Despite that, there is a long history of tedious travelogues that have totally ignored the need for dramatic tension; anyone old enough to remember the formulaic shorts (‘Quota Quickies’) that appeared in British cinemas up until the mid 80s, funded through a tax on ticket sales to subsidise a British production quota, will know just how bad short documentaries can be.  One British filmmaker, Harold Baim, produced over 300 35mm shorts to fulfil this need.  Some, like Telly Savalas Looks at Birmingham, have now achieved cult status for their dullness, devoid of charm or irony. Thankfully, that is all in the past. Or should be.

It is easy to find today to find examples of carefully made and decently shot short docs that set out to make a ‘portrait’ of a person, a place or an institution which fail to really engage because there is no tension and thus no story. An interesting subject is just not enough.

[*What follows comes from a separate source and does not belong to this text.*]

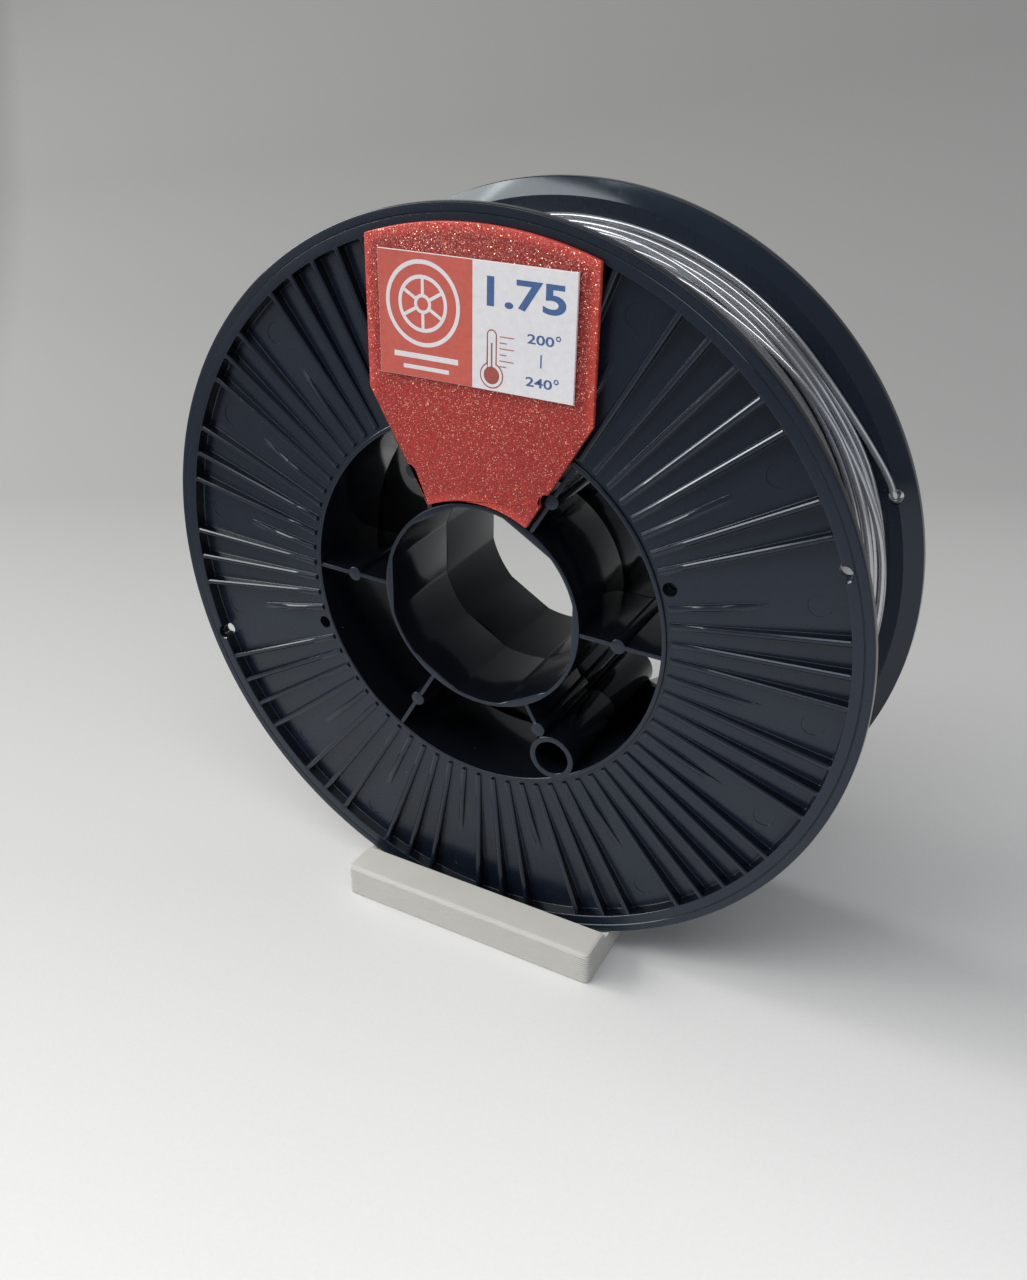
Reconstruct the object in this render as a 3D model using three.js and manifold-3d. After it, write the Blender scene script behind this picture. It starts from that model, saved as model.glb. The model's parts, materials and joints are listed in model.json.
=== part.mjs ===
// Filament spool: a two-half moulded spool with its filament winding, a label plate with a
// card on the front flange, and the slotted bar that the front flange stands in.
//
// Millimetres, +Z up. The spool's axis is parallel to Y and its front faces -Y. The origin is
// on the floor, under the middle of the whole assembly.
import * as THREE from 'three';
import { mergeVertices } from 'three/addons/utils/BufferGeometryUtils.js';
import Module from 'manifold-3d';

const wasm = await Module();
wasm.setup();

// ---- Driving dimensions ---------------------------------------------------------------

const GAP = 0.3; // clearance between neighbouring solids

// The spool as a whole. Depth is measured along Y from its front face.
const SPOOL_RADIUS = 100;
const SPOOL_WIDTH = 55;
const REST_TURN = 1.65; // degrees clockwise, seen from the front
const FEATURE_COUNT = 6; // webs, bosses and bore flats around the axis

// Flange: a dished panel inside a thicker rim, stiffened by radial ribs.
const FLANGE_THICKNESS = 4.7;
const RIM_EDGE_WIDTH = 2.5;
const RIM_BEVEL_RADIUS = 95.5;
const RIM_INNER_RADIUS = 95;
const PANEL_OUTER_RADIUS = 94.6;
const PANEL_DEPTH_AT_DRUM = 0.7;
const PANEL_DEPTH_AT_RIM = 3.1;

// Ribs sit on a 5 degree pitch. Each fourth one is short and runs out into the panel.
const RIB_PITCH = 5;
const RIB_WIDTH = 1.4;
const RIB_TOP_DEPTH = 0.15;
const RIB_ROOT_DEPTH = 3.8;
const RIB_INNER_RADIUS = 52.6;
const RIB_OUTER_RADIUS = 95.6;
const SHORT_RIB_SLOPE_RADIUS = 62;
const SHORT_RIB_END_RADIUS = 76;
const SHORT_RIB_END_DEPTH = 2.2;
const SHORT_RIB_ANGLES = [15, 35, 65, 85, 105, 135, 155, 175, 195, 225, 245, 265, 285, 305, 335, 355];

// Holes for parking the filament's end: one pair by the drum and one pair in the rim.
const HOLE_ANGLES = [20, 200];
const DRUM_HOLE_RADIUS = 1.8;
const DRUM_HOLE_PLACE = 54.1;
const RIM_HOLE_RADIUS = 1.8;
const RIM_HOLE_PLACE = 95.2;

// Drum wall, which the filament is wound on.
const DRUM_OUTER_RADIUS = 51.6;
const DRUM_INNER_RADIUS = 50.4;

// Hub tube with a bore that has a flat at each web.
const HUB_OUTER_RADIUS = 28.7;
const BORE_ACROSS_FLATS = 53;
const BORE_FLAT_HALF_ANGLE = 16;

// Webs that join the hub to the drum wall, each with an ejector boss.
const WEB_THICKNESS = 1.2;
const WEB_RECESS = 0.3;
const BOSS_RADIUS = 2;
const BOSS_PLACE = 39.1;

// Key tube, beside the drum wall on the web at 300 degrees.
const KEY_WEB = 6;
const KEY_TUBE_PLACE = 44.9;
const KEY_TUBE_OUTER_RADIUS = 6.4;
const KEY_TUBE_INNER_RADIUS = 4.8;

// Filament. The winding is full in front, hollow towards the rear, and heaped beside the
// rear flange, where its last turn lies on a lower step. Points are [radius, depth].
const FILAMENT_RADIUS = 0.875;
const WINDING_RADIUS = 92.6;
const WINDING_FRONT_END = [WINDING_RADIUS, 23];
const WINDING_HOLLOW = [86.6, 41];
const WINDING_HEAP = [91, 43.4];
const WINDING_STEP = [89.6, 47.9];
const LAST_TURN_RADIUS = 90.8;
const LAST_TURN_DEPTH = 49.1;

// The last turn's route from the winding into the rear rim's hole. Each point is
// [degrees from the hole, radius, depth].
const TAIL_ROUTE = [
  [80, LAST_TURN_RADIUS, LAST_TURN_DEPTH],
  [70, LAST_TURN_RADIUS, LAST_TURN_DEPTH],
  [60, LAST_TURN_RADIUS, LAST_TURN_DEPTH],
  [50, LAST_TURN_RADIUS, LAST_TURN_DEPTH],
  [40, LAST_TURN_RADIUS, LAST_TURN_DEPTH],
  [30, LAST_TURN_RADIUS, LAST_TURN_DEPTH],
  [21, 90.9, 49],
  [15.6, 91.5, 49],
  [11.6, 92.3, 49],
  [7.6, 93.4, 49],
  [4, 94.6, 48.9],
  [2, 95.1, 48.8],
  [0.8, 95.2, 48.9],
  [0.2, 95.2, 49.5],
  [0, 95.2, 50.4],
  [0, 95.2, 52.2],
  [0, 95.2, 54],
];

// Label plate and card.
const PLATE_THICKNESS = 1.4;
const PLATE_HALF_WIDTH = 30.2;
const PLATE_TOP_RADIUS = 95.9;
const PLATE_BOTTOM_RADIUS = 29.8;
const PLATE_EDGE_TO_WEB = 1.15; // from a web's middle plane to the plate's slanted edge
const PLATE_NOTCH_RADIUS = 2.3;
const CARD_WIDTH = 51.2;
const CARD_HEIGHT = 29;
const CARD_MIDDLE_HEIGHT = 73.9;
const CARD_THICKNESS = 0.7;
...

Characters must want something

Characters are 'wanting' machines. Characters need to want, preferably yearn for something, but life gets in the way. And we root for characters, even if they are fundamentally unlikeable, when something unfair happens to them (HBO’s Succession is a prime example of this). We are drawn to dreamers, particularly flawed dreamers. Look at Netflix’s phenomenally successful Tiger King:  Joe Exotic is a mess, a vindictive egotist and an abuser of wild animals, and yet you are drawn to his naïve ambitions and the fact he appears to be a victim of more ruthless people. And of course a big question at the centre – was he guilty of attempted murder?

We can even identify with psychopathic killers when their well-made plans go astray (plenty of examples in the work of Alfred Hitchcock and Patricia Highsmith and, more recently, in Netflix’s You). Identification does not mean you approve or even like the character, just that you get sucked into desires and frustrations of their world.

Passive characters, who are happy to accept whatever comes to them, do not make good protagonists, however decent they are as human beings. Before you send me examples of great works where the central character merely observes, I defy you to name a really successful movie or TV show which is not driven by humans striving towards a goal, whether that be to solve a crime or find a missing person, or for riches, revenge or just survival.

Current affairs need it too

The BBC’s One Upon A Time In Iraq series has, deservedly, won many awards. What makes it special are the individual characters, from all sides of the conflict, telling their stories in a carefully lit studio, well dressed and relaxed, contrasting with the ragged war footage. What the series does beautifully is to present the characters’ hopes and desires: for peace, to return to their family or to save lives or, for those who fought in the conflict, to make sense of the pain and suffering and believe it was worthwhile.  We probably don’t like the Rambo-style soldier, but we do get a sense of how his whole sense of self and reality was torn apart. The conflict is deep inside him.

Return From ISIS: A Family’s Story, (winner at this year’s Rory Peck awards) is about an American family who end up in Syria. At the heart of the film is whether Samantha, the mother, was forced against her will to work for ISIS or whether she was a willing accomplice, fully aware of what she was getting involved with. Her need for survival, for herself and her family is obvious, but were there other, conflicting impulses here? Did she yearn for adventure, to escape small-town America? Did she need to please her husband? Was she even drawn to the ideology of a ISIS?

For many, everything I’ve said above might seem obvious. Nevertheless, I keep seeing dramas where the central characters don’t seem to want anything, and documentaries devoid of tension.